I knew somebody would remember! I haven't heard anything from Bob Roberts in a long time. Is he still around here somewhere?
It is good to hear from you, Bob S.! Are you still traveling all over the US?


----------



## Scottydont (Jan 22, 2005)

My good friend Mudder recommended the IAP forum. We had gotten to know each other on another forum we both frequent which happens to be www.bt3central.com started by a guy who wanted to network with others on the versatility of the Ryobi BT3000/3100 saws. Both forums (the IAP and BT) are two of the best forums on the net IMHO due to the quality and respectful nature of its members. They are the only ones worthy of daily (multiple) visits for me.

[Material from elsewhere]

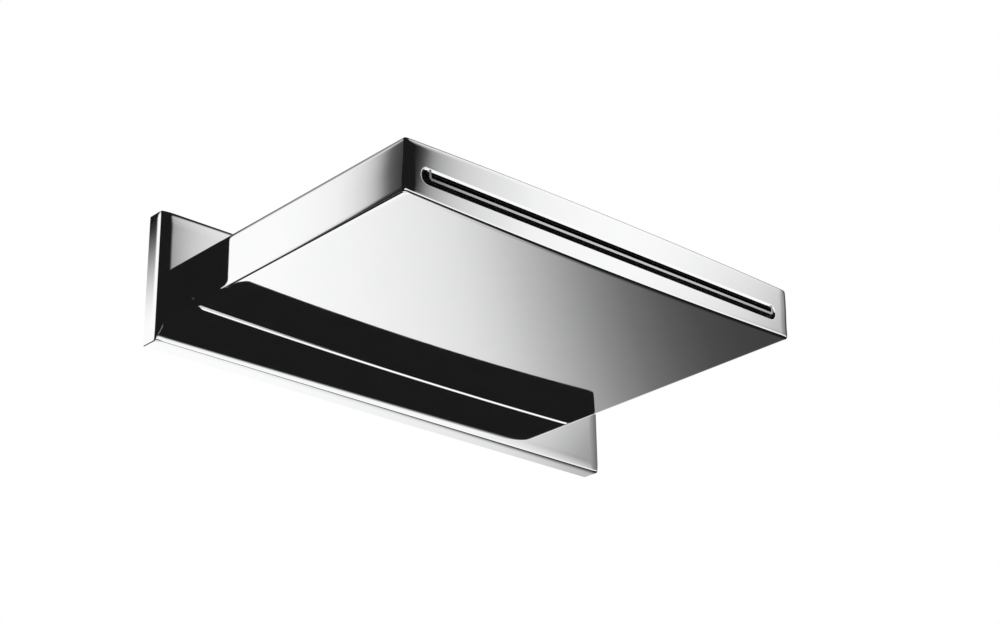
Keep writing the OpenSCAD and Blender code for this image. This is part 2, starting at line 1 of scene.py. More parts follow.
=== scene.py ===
"""Wall-mounted waterfall bath spout: materials, finer shapes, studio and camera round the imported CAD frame.

The scene is in metres in the CAD's frame: the wall is the plane y = 0, the spout reaches out along -Y and Z
is up. The sizes of pieces are named in millimetres, and mesh_object turns them into metres.
"""

import math

import bmesh
import bpy
from mathutils import Matrix, Vector


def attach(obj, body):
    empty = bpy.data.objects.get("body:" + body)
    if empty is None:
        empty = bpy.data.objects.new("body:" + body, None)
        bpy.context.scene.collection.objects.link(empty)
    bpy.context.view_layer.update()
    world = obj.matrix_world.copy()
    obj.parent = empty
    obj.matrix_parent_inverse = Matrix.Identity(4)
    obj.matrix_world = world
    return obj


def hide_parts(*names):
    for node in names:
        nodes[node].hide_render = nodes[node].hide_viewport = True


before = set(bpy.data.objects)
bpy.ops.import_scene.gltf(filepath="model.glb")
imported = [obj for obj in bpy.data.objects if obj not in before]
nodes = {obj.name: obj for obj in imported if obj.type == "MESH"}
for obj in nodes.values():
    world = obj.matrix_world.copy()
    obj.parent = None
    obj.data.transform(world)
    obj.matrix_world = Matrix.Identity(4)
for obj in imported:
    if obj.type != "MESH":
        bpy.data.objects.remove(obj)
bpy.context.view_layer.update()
MM = 0.001
# Edges that turn by more than this many degrees stay sharp
CREASE = 40
# Points nearer to each other than this are one, in metres
MERGE = 1e-7


# ---------------------------------------------------------------- small helpers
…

Thanks to everyone for making this such a great place to hang out!


----------



## Scott (Jan 22, 2005)

I cheated - Jeff and I formed this group!   []

I wanted a nice place to talk about penturning!  A place where you could post larger pictures of your pens!  A place where you could read great articles, with pictures, in PDF format!  I wanted an organization that could represent penturners in a respectable manner!  I wanted a place where I could learn!

Guess what?  I found it!   []

Scott.


----------



## opfoto (Jan 22, 2005)

I found this site thru a google search...like others was lurking [8D] then decided to jump in with shield down and tools up!!!! []  Marc


----------



## jwoodwright (Jan 22, 2005)

Had been making pens for years, heard about this on Wood Central, used to visit, saw the info was good, thus I joined, haven't looked back.[8D]  Shows Jun 4th, I guess I was quite the "lurker"  remember looking around February, then Mom on Life Support in March, Mom Passed in April, so, It took me awile to get involved.  Can't believe it's January 22...


----------